As the nation nervously awaited the results of the most polarized presidential election in recent history, Massachusetts voters made the mistake of soundly rejecting an innovative tool to fight hyperpartisan politics. Despite a multimillion-dollar campaign behind it, and an impressive cadre of high-profile bipartisan endorsements, the Commonwealth turned down ballot Question 2 on ranked-choice voting.
Preliminary results on Tuesday showed the yes side lost by roughly 10 percentage points. The system, where voters rank candidates in order of preference instead of voting for single candidates, would have made many state, county, and federal elections in Massachusetts fairer by making sure that whoever won those races had the support of the majority of voters and not just an electoral plurality. It also would have gotten rid of the “spoiler” effect that discourages many qualified independent and third-party candidates from running for office, out of fear that they’ll just split the vote with candidates with whom they have overlapping platforms. And it would have allowed voters to choose their actual favorite candidates in those elections rather than strategically voting for the person most likely to prevent their least-favorite candidate from winning.
But it also might have been an electoral reform too complicated to explain to voters in the midst of the coronavirus pandemic, which hampered education efforts about what ranked choice is and what it isn’t, according to Greg Dennis, policy director at the Yes on 2 campaign. Under ranked-choice voting, if a candidate earns more than 50 percent of first-choice votes, that candidate is declared the winner. If no candidate reaches a majority, the candidate with the fewest first-choice votes is eliminated, and his or her votes are redistributed according to the second choices voters marked on their ballots, until a candidate clears 50 percent. If it had passed, ranked-choice voting would have taken effect in 2022 and would have applied to elections for the state legislature, county offices, statewide positions like governor and attorney general, and federal races for Congress. It would not have applied to municipal or presidential elections.
“We’ve known all along that once we’re able to inform someone about how ranked choice works, they support it,” said Dennis. “We just didn’t get to enough people in time.” Had it not been for the pandemic, Dennis said, “We would have been door-to-door canvassing, having conversations with people all over the place.”
A similar statewide measure on the 2020 ballot in Alaska is on track to lose.

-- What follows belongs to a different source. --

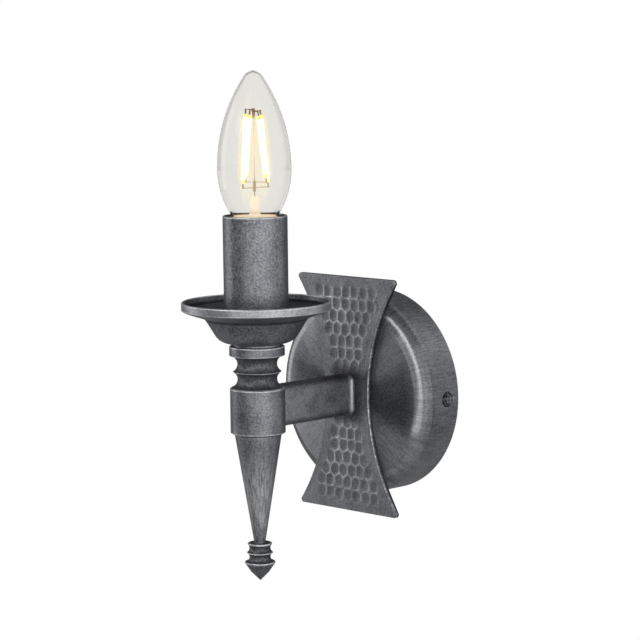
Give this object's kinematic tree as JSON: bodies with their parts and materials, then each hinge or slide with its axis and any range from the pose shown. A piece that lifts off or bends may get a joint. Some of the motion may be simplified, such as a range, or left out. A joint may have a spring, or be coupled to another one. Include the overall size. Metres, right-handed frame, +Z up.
{
  "type": "torch sconce",
  "caption": "Wall light like a torch: round wall cup, waisted hammered plate, short arm, and a tapered turned torch with drip pan, candle sleeve and flame-shaped bulb.",
  "frame": {"origin": "midway between the bracket's two wall-screw holes, on the wall plane, behind the middle of the round wall cup", "axes": "+Y into the wall, +Z up along the torch, +X to the right seen from the room"},
  "size_m": [0.1018, 0.1215, 0.2411],
  "materials": {
    "cup_finish": "dark pewter, brushed on the front",
    "plate_finish": "dark pewter, hammered, edges rubbed bright",
    "turned_finish": "dark pewter, edges rubbed bright",
    "screw_finish": "dark pewter",
    "zinc_steel": "zinc plated",
    "brass": "plain",
    "block_plastic": "moulded",
    "holder_plastic": "moulded",
    "live_insulation": "smooth",
    "neutral_insulation": "smooth",
    "earth_insulation": "smooth",
    "cap_metal": "plain",
    "cap_ceramic": "glazed",
    "circuit_board": "lacquered",
    "clear_glass": "clear",
    "lead_wire": "plain",
    "glowing_filament": "phosphor coated, glowing"
  },
  "bodies": {
    "root": {"mounting_bracket": "zinc_steel", "earth_screw": "brass", "earth_washer": "brass", "ring_terminal": "zinc_steel", "terminal_block": "block_plastic", "terminal_inserts": "brass", "terminal_screws": "zinc_steel", "block_screw": "zinc_steel", "wall_cup": "cup_finish", "side_screws": "screw_finish", "hammered_plate": "plate_finish", "arm": "turned_finish", "arm_nipple": "zinc_steel", "arm_washer": "zinc_steel", "arm_nut": "zinc_steel", "socket_collar": "turned_finish", "stem_rod": "zinc_steel", "stem_neck": "turned_finish", "tie_rod": "zinc_steel", "taper_cone": "turned_finish", "finial": "turned_finish", "drip_pan": "turned_finish", "pan_washer": "zinc_steel", "pan_nut": "zinc_steel", "candle_tube": "turned_finish", "holder_base": "holder_plastic", "holder_skirt": "holder_plastic", "holder_thread": "zinc_steel", "centre_contact": "brass", "side_contact": "brass", "holder_terminals": "brass", "holder_screws": "zinc_steel", "live_wire": "live_insulation", "neutral_wire": "neutral_insulation", "earth_wire": "earth_insulation"},
    "bulb": {"bulb_cap": "cap_metal", "cap_insulator": "cap_ceramic", "cap_contact": "cap_metal", "bulb_driver": "circuit_board", "bulb_glass": "clear_glass", "bulb_stem": "clear_glass", "filament_wires": "lead_wire", "bulb_filaments": "glowing_filament"}
  },
  "joints": [
    {"name": "bulb_unscrew", "type": "slide", "parent": "root", "child": "bulb", "axis": [0, 0, 1], "range_m": [0, 0.036]}
  ]
}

The biggest lesson from the measure’s defeat is that ranked choice may be an electoral reform better pursued incrementally, city by city and town by town. Once residents are educated and get enough practice on the ranked-choice voting process at the municipal level, they may be more open to implementing it for statewide and some federal offices.
According to Dennis, ranked-choice was on the ballot in five localities in the United States this election: Albany, Calif.; Eureka, Calif.; Bloomington, Minn.; Minnetonka, Minn.; and Boulder, Colo. They were all approved by voters on Tuesday. In the last couple of years, Easthampton and Amherst joined Cambridge as the Massachusetts municipalities that have adopted ranked choice. (In a nonbinding referendum, Lowell voters rejected it last year as part of a larger overhaul to its electoral system to achieve better representation of communities of color, despite one study showing that ranked-choice voting had “much stronger prospects for minority representation.”)
A look at the map of how Massachusetts cities and towns voted illustrates how ranked choice was defeated and offers another lesson. Consider what liberal enclaves did: Voters in both Cambridge and Somerville supported ranked choice by a more than 3-to-1 ratio. (Cambridge has used a more complex form of ranked-choice voting for 80 years for its City Council and School Committee elections.) In contrast, the measure was repudiated by more conservative voters in the central and western parts of the state. This suggests the idea is very popular among progressives, but not outside that bubble. Advocates of ranked-choice voting ought to do more on-the-ground outreach across the regions of the Commonwealth to build support for municipal experiments in hostile territory.
It also didn’t help the cause that Governor Charlie Baker came out against the measure days before the election, using a specious argument. Baker suggested that ranked choice is “very complicated” and that the “counting process alone could get unbelievably difficult.” But Baker’s thinking flies in the face of the facts. Ranked-choice voting has been practiced for many years in many places successfully. According to Fair Vote, a nonpartisan group that supports various electoral reforms like ranked choice, the method is used in municipal and federal elections in 26 states and roughly 10 million voting-age Americans live in jurisdictions that currently use ranked-choice voting or plan to implement it in their next elections.
It may be too soon to learn how the vote broke down demographically in Massachusetts, but the Yes on 2 campaign points to some indicators that young voters favor ranked-choice voting in impressive numbers. “A UMass Amherst poll showed that 83 percent of voters under the age of 30 support the measure," Dennis said. “We might have lost this initiative but we might have won the future.”
Massachusetts showed it wasn’t ready to jump into ranked-choice voting in 2020. But the idea still holds promise and could spread incrementally here and around the country until it becomes more routine and proves its worth and ease to voters. The future of our elections, and indeed, of our democracy, would be better served by a system where the majority reliably picks who serves in public office.